--- Supplied material ---

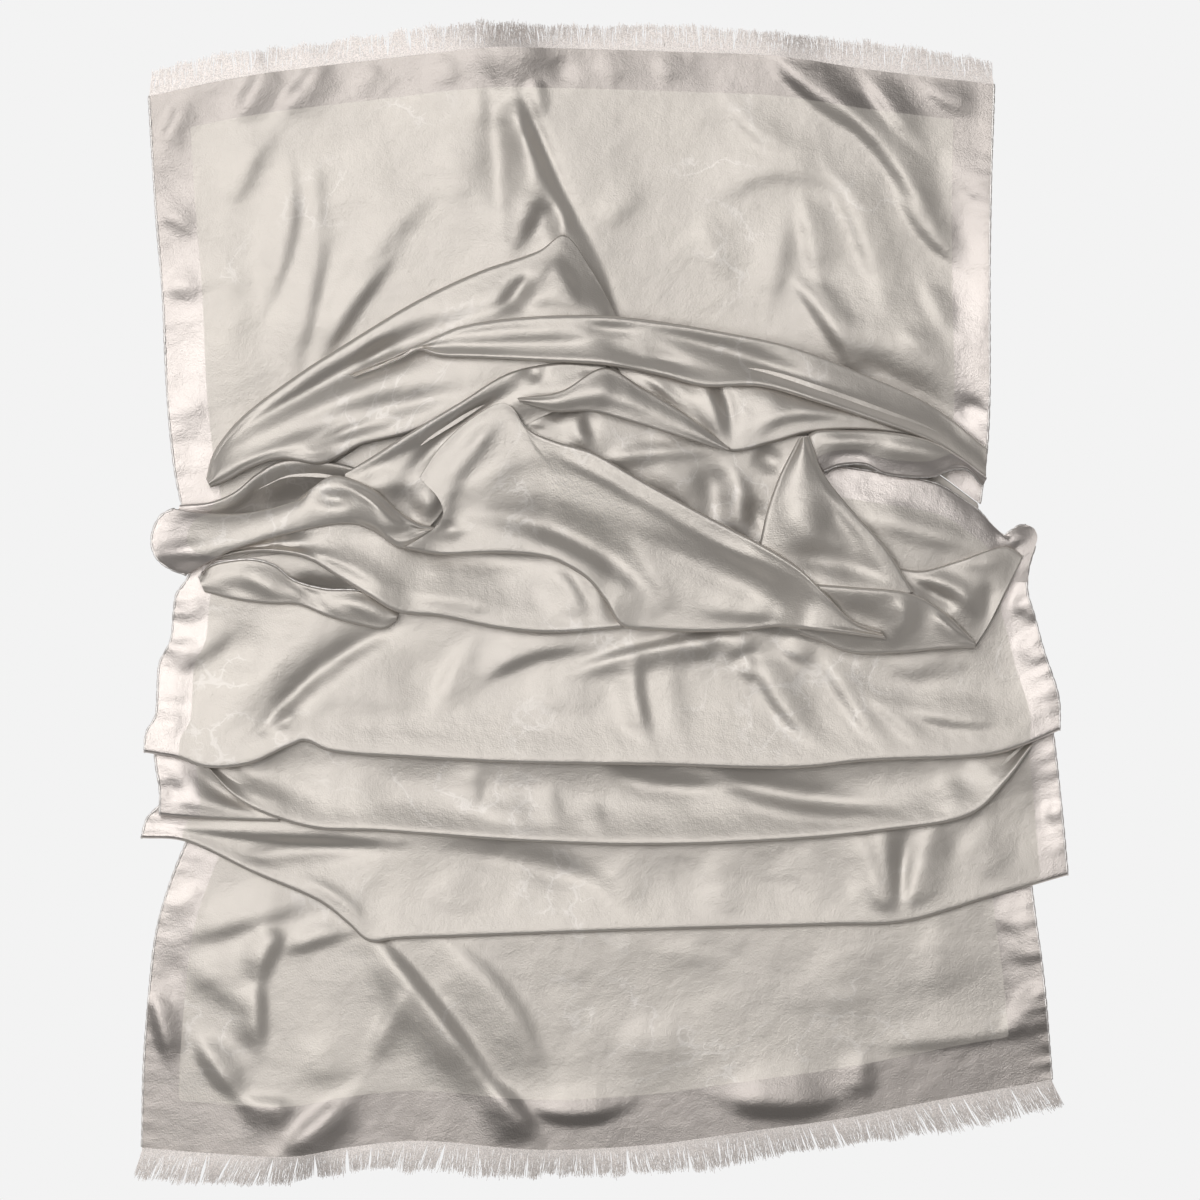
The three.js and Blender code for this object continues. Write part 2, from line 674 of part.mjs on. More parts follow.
// A closed solid between two grids of points of the same size.
function solidBetween(outer, inner) {
  const columns = outer.length;
  const rows = outer[0].length;
  const positions = [...outer.flat(), ...inner.flat()].flatMap((point) => point.toArray());
  const innerStart = columns * rows;
  const index = [];
  const quad = (a, b, c, d) => index.push(a, b, c, a, c, d);
  const at = (i, j) => i * rows + j;
  for (let i = 0; i + 1 < columns; i += 1) {
    for (let j = 0; j + 1 < rows; j += 1) {
      quad(at(i, j), at(i, j + 1), at(i + 1, j + 1), at(i + 1, j));
      quad(
        innerStart + at(i, j),
        innerStart + at(i + 1, j),
        innerStart + at(i + 1, j + 1),
        innerStart + at(i, j + 1),
      );
    }
  }
  const rim = (a, b) => quad(b, a, innerStart + a, innerStart + b);
  for (let i = 0; i + 1 < columns; i += 1) {
    rim(at(i + 1, 0), at(i, 0));
    rim(at(i, rows - 1), at(i + 1, rows - 1));
  }
  for (let j = 0; j + 1 < rows; j += 1) {
    rim(at(0, j), at(0, j + 1));
    rim(at(columns - 1, j + 1), at(columns - 1, j));
  }
  const geometry = new THREE.BufferGeometry();
  geometry.setAttribute('position', new THREE.Float32BufferAttribute(positions, 3));
  geometry.setIndex(index);
  return geometry;
}

function clothWall(stretch, grid) {
  const last = grid.length - 1;
  const inner = grid.map((column, i) => column.map((point, j) => {
    const isHem = stretch.hems && (i === 0 || i === last);
    const thickness = isHem ? HEM_THICKNESS : WALL;
    return point.clone().addScaledVector(gridNormal(grid, i, j), -thickness);
  }));
  return solidBetween(grid, inner);
}

// The outline of one hidden layer, anticlockwise. The lowest runs along the end panels' hidden edges,
// and those above it are moved in from them.
function hiddenOutline(step, farSeam, nearSeam) {
  const shift = (points, x, y) => points.map((point) => new THREE.Vector2(point.x + x, point.y + y));
  const thinned = (points) => points.slice(2, -2).filter((_, k) => step.farInset === 0 || k % 2 === 0);
  const seam = SEAM * 2;
  const sideways = step.sideInset * UNIT;
  const sidePoints = (rows) => {
    const line = new EdgeLine(rows);
    return Array.from({ length: HIDDEN_SIDE_POINTS }, (_, k) => line.at(k / (HIDDEN_SIDE_POINTS - 1)).plan);
  };
  const left = shift(sidePoints(HIDDEN_LEFT), sideways, 0);
  const right = shift(sidePoints(HIDDEN_RIGHT), -sideways, 0);
  const between = (point) => (
    point.x > firstOf(left).x + HIDDEN_MARGIN && point.x < lastOf(right).x - HIDDEN_MARGIN
  );
  const clearOf = (nearPoint, farPoint) => (point) => (
    point.y > nearPoint.y + HIDDEN_MARGIN && point.y < farPoint.y - HIDDEN_MARGIN
  );
  const far = shift(thinned(farSeam), 0, -(step.farInset * UNIT + seam)).filter(between);
  const near = shift(thinned(nearSeam), 0, step.nearShift * UNIT + seam).filter(between);
  const leftBetween = left.filter(clearOf(firstOf(near), firstOf(far)));
  const rightBetween = right.filter(clearOf(lastOf(near), lastOf(far)));
  return [...far, ...rightBetween, ...near.reverse(), ...leftBetween.reverse()].reverse();
}

// One hidden layer: a slab with a rounded edge.
function hiddenLayer(outline, bottom, height) {
  const middle = outline.reduce((sum, point) => sum.add(point), new THREE.Vector2())
    .divideScalar(outline.length);
  const profile = table(['inset', 'level'], [[1, 0], [0, 0.5], [1, 1]]);
  const rings = profile.map((level) => outline.map((point) => {
    const inward = middle.clone().sub(point).normalize();
    return new THREE.Vector3(
      point.x + inward.x * level.inset,
      point.y + inward.y * level.inset,
      bottom + height * level.level,
    );
  }));
  const count = outline.length;
  const positions = rings.flat().flatMap((point) => point.toArray());
  const index = [];
  for (let ring = 0; ring + 1 < rings.length; ring += 1) {
    for (let k = 0; k < count; k += 1) {
      const next = (k + 1) % count;
      const a = ring * count + k;
      const b = ring * count + next;
      index.push(a, a + count, b + count, a, b + count, b);
    }
  }
  const faces = THREE.ShapeUtils.triangulateShape(outline, []);
  const topStart = (rings.length - 1) * count;
  for (const [a, b, c] of faces) {
    index.push(a, b, c);
    index.push(topStart + a, topStart + c, topStart + b);
  }
  const geometry = new THREE.BufferGeometry();
  geometry.setAttribute('position', new THREE.Float32BufferAttribute(positions, 3));
  geometry.setIndex(index);
  return geometry;
}

function signedVolume(geometry) {
  const position = geometry.getAttribute('position');
  const index = geometry.getIndex().array;
  const corner = (k) => new THREE.Vector3().fromBufferAttribute(position, index[k]);
  let volume = 0;
  for (let k = 0; k < index.length; k += 3) {
    volume += corner(k).dot(corner(k + 1).cross(corner(k + 2))) / 6;
  }
  return volume;
}

// Turns every face over where they point into the solid.
function facingOut(geometry) {
  if (signedVolume(geometry) < 0) {
    const index = geometry.getIndex().array;
    for (let k = 0; k < index.length; k += 3) {
      [index[k + 1], index[k + 2]] = [index[k + 2], index[k + 1]];
    }
  }
  return geometry;
}

function toManifold(geometry) {
  const merged = mergeVertices(facingOut(geometry), 1e-4);
  return new wasm.Manifold(new wasm.Mesh({
    numProp: 3,
    vertProperties: new Float32Array(merged.getAttribute('position').array),
    triVerts: new Uint32Array(merged.getIndex().array),
  }));
}

function fromManifold(solid) {
  const mesh = solid.getMesh();
  const geometry = new THREE.BufferGeometry();
  geometry.setAttribute('position', new THREE.Float32BufferAttribute(mesh.vertProperties, 3));
  geometry.setIndex(Array.from(mesh.triVerts));
  return geometry;
}

class Heap {
  // The solids laid so far, which each further stretch is lowered onto.
  constructor() {
    this.reach = 12;
    this.rounds = 14;
    this.tolerance = 0.02;
    this.solids = [];
  }

  add(geometry) {
    this.solids.push(toManifold(geometry));
  }

  // The gap from a solid to the nearest one laid, or to the floor.
  gapTo(solid) {
    const box = solid.boundingBox();
    const isNear = (other) => [0, 1, 2].every((axis) => (
      box.min[axis] - this.reach < other.max[axis] && box.max[axis] + this.reach > other.min[axis]
    ));
    const near = this.solids.filter((other) => isNear(other.boundingBox()));
    const gaps = near.map((other) => other.minGap(solid, this.reach));
    return Math.min(this.reach, box.min[2] + SEAM, ...gaps);
  }

  // How far a solid can be lowered before it lies a seam's gap from what is below it.
  dropOf(geometry) {
    const solid = toManifold(geometry);
    let drop = 0;
    for (let round = 0; round < this.rounds; round += 1) {
      const left = this.gapTo(solid.translate([0, 0, -drop])) - SEAM;
      if (left < this.tolerance) {
        break;
      }
      drop += left;
    }
    return drop;
  }
}

function hiddenLayers(outlines) {
  const sunk = 0.2;
  const slabs = outlines.map((outline, k) => {
    const bottom = k === 0 ? 0 : k * HIDDEN_LAYER - sunk;
    const height = (k + 1) * HIDDEN_LAYER - bottom;
    return toManifold(hiddenLayer(outline, bottom, height));
  });
  return fromManifold(slabs.reduce((joined, slab) => joined.add(slab)));
}

function isInside(outline, x, y) {
  let crossings = 0;
  outline.forEach((a, k) => {
    const b = outline[(k + 1) % outline.length];
    if ((a.y > y) !== (b.y > y) && x < ((b.x - a.x) * (y - a.y)) / (b.y - a.y) + a.x) {
      crossings += 1;
    }
  });
  return crossings % 2 === 1;
}

// A fringe: strands side by side, fused at their roots to a strip that lies along the cloth's end.
function fringeGeometry(rootPoints, outwardSign, tipSpread) {
  const line = new SeamLine(rootPoints);
  const positions = [];
  const index = [];
  const point = (plan, z) => {
    positions.push(plan.x, plan.y, z);
    return positions.length / 3 - 1;
  };
  const quad = (a, b, c, d) => index.push(a, b, c, a, c, d);
  const stations = [];
  for (let k = 0; k < FRINGE.strands; k += 1) {
    stations.push(k / FRINGE.strands, (k + FRINGE.fill) / FRINGE.strands);
  }
  const outward = (t) => {
    const step = 0.5 / FRINGE.strands;
    const tangent = line.at(t + step).sub(line.at(t - step)).normalize();
    return new THREE.Vector2(-tangent.y, tangent.x).multiplyScalar(outwardSign);
  };
  const sections = stations.map((t) => {
    const out = outward(t);
    const inner = line.at(t).clone().addScaledVector(out, SEAM);
    const outer = inner.clone().addScaledVector(out, FRINGE.backing);
    return {
      t,
      outer,
      out,
      innerTop: point(inner, FRINGE.thickness),
      innerBottom: point(inner, 0),
      outerTop: point(outer, FRINGE.thickness),
      outerBottom: point(outer, 0),
    };
  });
  const tipOf = (section, strand) => {
    const wander = Math.sin(strand * 1.7) + Math.sin(strand * 0.31);
    const lean = FRINGE.lean * wander;
    const sideways = new THREE.Vector2(-section.out.y, section.out.x).multiplyScalar(lean * FRINGE.length);
    const spread = new THREE.Vector2((2 * section.t - 1) * tipSpread, 0);
    const length = FRINGE.length * (1 + FRINGE.lengthSpread * Math.sin(strand * 2.3));
    return section.outer.clone().addScaledVector(section.out, length).add(sideways).add(spread);
  };
  for (let k = 0; k + 1 < sections.length; k += 1) {
    const a = sections[k];
    const b = sections[k + 1];
    quad(a.innerTop, a.outerTop, b.outerTop, b.innerTop);
    quad(a.innerBottom, b.innerBottom, b.outerBottom, a.outerBottom);
    quad(a.innerBottom, a.innerTop, b.innerTop, b.innerBottom);
    if (k % 2 === 1) {
      quad(a.outerTop, a.outerBottom, b.outerBottom, b.outerTop);
    } else {
      const strand = k / 2;
      const tipA = tipOf(a, strand);
      const tipB = tipOf(b, strand);
      const aTop = point(tipA, FRINGE.thickness - FRINGE.tipRise);
      const aBottom = point(tipA, FRINGE.tipRise);
      const bTop = point(tipB, FRINGE.thickness - FRINGE.tipRise);
      const bBottom = point(tipB, FRINGE.tipRise);
      quad(a.outerTop, aTop, bTop, b.outerTop);
      quad(a.outerBottom, b.outerBottom, bBottom, aBottom);
      quad(a.outerTop, a.outerBottom, aBottom, aTop);
      quad(b.outerTop, bTop, bBottom, b.outerBottom);
      quad(aTop, aBottom, bBottom, bTop);
    }
  }
  const first = sections[0];
  const last = sections[sections.length - 1];
  quad(first.innerTop, first.innerBottom, first.outerBottom, first.outerTop);
  quad(last.innerTop, last.outerTop, last.outerBottom, last.innerBottom);
  const geometry = new THREE.BufferGeometry();
  geometry.setAttribute('position', new THREE.Float32BufferAttribute(positions, 3));
  geometry.setIndex(index);
  return geometry;
}

function piece(name, geometry, color) {
  const closed = facingOut(geometry);
  closed.computeVertexNormals();
  const material = new THREE.MeshStandardMaterial({ color, roughness: 0.45, metalness: 0 });
  const mesh = new THREE.Mesh(closed, material);
  mesh.name = name;
  return mesh;
}

const stole = new THREE.Group();
const support = new Support();
const heap = new Heap();

// The end panels lie on the floor and their seams bound the hidden layers, so they are laid first.
const panels = STRETCHES.slice(0, 2).map((stretch) => {
  const grid = surfaceOf(stretch, support);
  const wall = clothWall(stretch, grid);
  stole.add(piece(stretch.name, wall, SATIN));
  heap.add(wall);
  return grid;
});
const [farPanel, nearPanel] = panels;
panels.forEach((grid) => support.lay(grid));

const farSeam = farPanel.map(lastOf);
const nearSeam = nearPanel.map(firstOf);
const outlines = HIDDEN_STEPS.map((step) => hiddenOutline(step, farSeam, nearSeam));
const hidden = hiddenLayers(outlines);
stole.add(piece('hidden_layers', hidden, SATIN));
heap.add(hidden);
outlines.forEach((outline, k) => support.layFlat(outline, (k + 1) * HIDDEN_LAYER));

for (const stretch of STRETCHES.slice(2)) {
  const grid = surfaceOf(stretch, support);
  const drop = heap.dropOf(clothWall(stretch, grid));
  grid.flat().forEach((point) => {
    point.z -= drop;
  });
  const wall = clothWall(stretch, grid);
  stole.add(piece(stretch.name, wall, SATIN));
  heap.add(wall);
  support.lay(grid);
}

stole.add(piece('fringe_far', fringeGeometry(farPanel.map(firstOf), 1, -4), THREAD));
stole.add(piece('fringe_near', fringeGeometry(nearPanel.map(lastOf), -1, 8), THREAD));

export default stole;
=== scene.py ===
"""Evening stole of silk satin, laid down with its middle gathered into a heap and pleats.

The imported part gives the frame. Each stretch of its cloth is made here again as a thin shell with
its fine creases, and the hems, the fringes and the layers folded away get their own forms.
"""

import logging
import math
from dataclasses import dataclass, field
from enum import Enum

import bpy
import numpy as np
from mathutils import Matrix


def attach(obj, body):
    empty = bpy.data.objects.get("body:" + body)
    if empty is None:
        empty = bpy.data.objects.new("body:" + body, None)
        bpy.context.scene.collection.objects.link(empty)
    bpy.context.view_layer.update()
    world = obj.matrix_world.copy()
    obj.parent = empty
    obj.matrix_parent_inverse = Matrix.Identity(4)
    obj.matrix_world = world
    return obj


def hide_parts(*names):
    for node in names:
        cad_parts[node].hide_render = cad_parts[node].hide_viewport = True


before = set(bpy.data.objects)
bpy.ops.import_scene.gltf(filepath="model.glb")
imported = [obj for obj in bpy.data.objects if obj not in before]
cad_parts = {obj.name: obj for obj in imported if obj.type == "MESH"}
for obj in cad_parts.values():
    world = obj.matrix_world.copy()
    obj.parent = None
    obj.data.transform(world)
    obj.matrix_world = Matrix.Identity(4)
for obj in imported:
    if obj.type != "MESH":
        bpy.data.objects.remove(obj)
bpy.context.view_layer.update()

log = logging.getLogger("stole")
Array = np.ndarray
Rows = tuple[tuple[float, ...], ...]

STOLE_WIDTH = 700.0
WIDTH_IN_PLAN = 933
UNIT = STOLE_WIDTH / WIDTH_IN_PLAN
PLAN_CENTRE = np.array([598.1, 602.0])
PHOTO_MIDDLE = np.array([600.0, 600.0])
PHOTO_SIDE = 1200
METRE = 0.001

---

Given request: Quote exactly the line containing "imported = [obj" and every later line through the end of the listing, and no other lines.

Written response:
imported = [obj for obj in bpy.data.objects if obj not in before]
cad_parts = {obj.name: obj for obj in imported if obj.type == "MESH"}
for obj in cad_parts.values():
    world = obj.matrix_world.copy()
    obj.parent = None
    obj.data.transform(world)
    obj.matrix_world = Matrix.Identity(4)
for obj in imported:
    if obj.type != "MESH":
        bpy.data.objects.remove(obj)
bpy.context.view_layer.update()

log = logging.getLogger("stole")
Array = np.ndarray
Rows = tuple[tuple[float, ...], ...]

STOLE_WIDTH = 700.0
WIDTH_IN_PLAN = 933
UNIT = STOLE_WIDTH / WIDTH_IN_PLAN
PLAN_CENTRE = np.array([598.1, 602.0])
PHOTO_MIDDLE = np.array([600.0, 600.0])
PHOTO_SIDE = 1200
METRE = 0.001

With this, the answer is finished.